- [DATA BLOCK]
▶

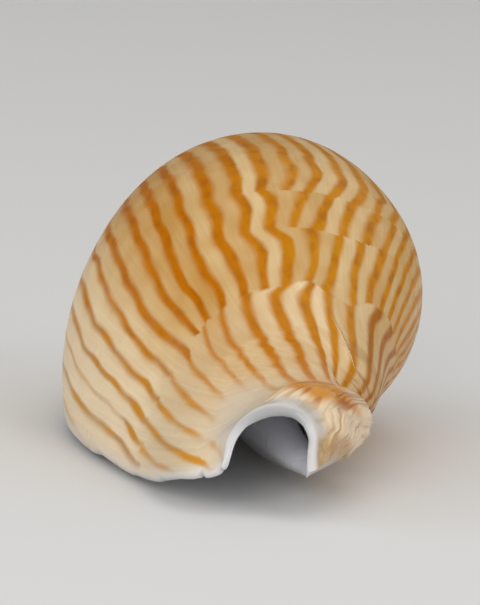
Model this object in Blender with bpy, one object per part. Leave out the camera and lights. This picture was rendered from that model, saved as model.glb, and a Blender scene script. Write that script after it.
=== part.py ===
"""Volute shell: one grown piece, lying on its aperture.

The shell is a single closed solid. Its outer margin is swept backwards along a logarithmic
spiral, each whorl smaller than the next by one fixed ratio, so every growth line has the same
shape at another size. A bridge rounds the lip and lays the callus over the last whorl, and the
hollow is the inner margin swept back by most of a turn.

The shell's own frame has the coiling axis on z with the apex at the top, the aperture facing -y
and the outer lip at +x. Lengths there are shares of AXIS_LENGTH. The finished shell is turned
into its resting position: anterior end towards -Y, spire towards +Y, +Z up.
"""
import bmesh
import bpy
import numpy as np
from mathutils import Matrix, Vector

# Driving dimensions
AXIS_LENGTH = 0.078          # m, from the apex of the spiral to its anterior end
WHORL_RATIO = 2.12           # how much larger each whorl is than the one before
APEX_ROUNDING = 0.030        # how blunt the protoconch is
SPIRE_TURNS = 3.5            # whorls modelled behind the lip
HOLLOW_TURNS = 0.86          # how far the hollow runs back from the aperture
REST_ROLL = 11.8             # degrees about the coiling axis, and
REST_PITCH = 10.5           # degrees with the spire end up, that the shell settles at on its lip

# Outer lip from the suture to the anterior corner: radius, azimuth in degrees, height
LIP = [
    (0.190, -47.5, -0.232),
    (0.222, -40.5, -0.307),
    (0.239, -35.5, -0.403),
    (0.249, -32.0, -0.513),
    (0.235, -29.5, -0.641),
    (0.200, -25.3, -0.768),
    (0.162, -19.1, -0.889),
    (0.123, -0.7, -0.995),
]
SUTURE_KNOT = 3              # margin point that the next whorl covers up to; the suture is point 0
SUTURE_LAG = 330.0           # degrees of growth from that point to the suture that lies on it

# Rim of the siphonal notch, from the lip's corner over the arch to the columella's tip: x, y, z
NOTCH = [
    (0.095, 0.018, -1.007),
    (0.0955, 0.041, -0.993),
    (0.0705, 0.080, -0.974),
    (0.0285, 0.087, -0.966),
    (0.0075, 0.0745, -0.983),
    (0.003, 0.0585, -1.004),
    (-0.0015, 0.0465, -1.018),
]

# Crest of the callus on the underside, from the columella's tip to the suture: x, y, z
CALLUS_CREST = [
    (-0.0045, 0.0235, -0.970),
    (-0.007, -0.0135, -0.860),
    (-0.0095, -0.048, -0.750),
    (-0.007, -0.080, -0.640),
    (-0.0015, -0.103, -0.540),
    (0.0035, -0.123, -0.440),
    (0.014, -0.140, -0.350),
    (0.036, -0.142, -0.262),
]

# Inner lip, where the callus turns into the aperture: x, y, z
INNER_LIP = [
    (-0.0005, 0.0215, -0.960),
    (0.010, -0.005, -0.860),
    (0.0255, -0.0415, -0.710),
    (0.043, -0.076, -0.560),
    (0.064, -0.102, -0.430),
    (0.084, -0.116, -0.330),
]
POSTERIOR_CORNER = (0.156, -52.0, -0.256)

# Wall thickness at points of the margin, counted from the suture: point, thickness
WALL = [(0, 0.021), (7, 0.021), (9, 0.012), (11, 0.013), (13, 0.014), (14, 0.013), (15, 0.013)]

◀

- [GIVEN PROBLEM] Write out the listing's lines exactly, from its first line through the line that contains "from mathutils import Matrix, Vector", and stop there.

- [WRITTEN SOLUTION]
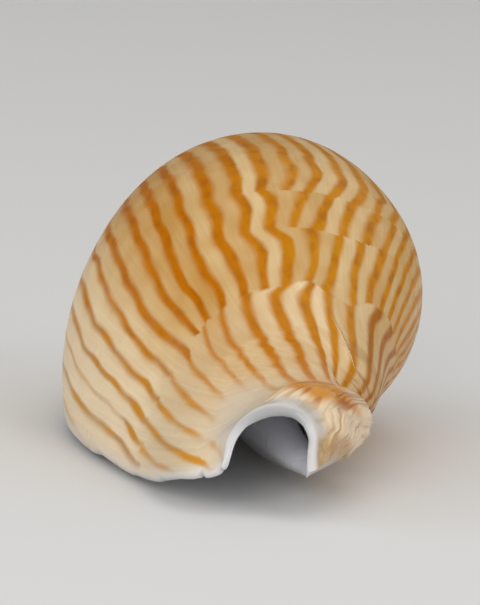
Model this object in Blender with bpy, one object per part. Leave out the camera and lights. This picture was rendered from that model, saved as model.glb, and a Blender scene script. Write that script after it.
=== part.py ===
"""Volute shell: one grown piece, lying on its aperture.

The shell is a single closed solid. Its outer margin is swept backwards along a logarithmic
spiral, each whorl smaller than the next by one fixed ratio, so every growth line has the same
shape at another size. A bridge rounds the lip and lays the callus over the last whorl, and the
hollow is the inner margin swept back by most of a turn.

The shell's own frame has the coiling axis on z with the apex at the top, the aperture facing -y
and the outer lip at +x. Lengths there are shares of AXIS_LENGTH. The finished shell is turned
into its resting position: anterior end towards -Y, spire towards +Y, +Z up.
"""
import bmesh
import bpy
import numpy as np
from mathutils import Matrix, Vector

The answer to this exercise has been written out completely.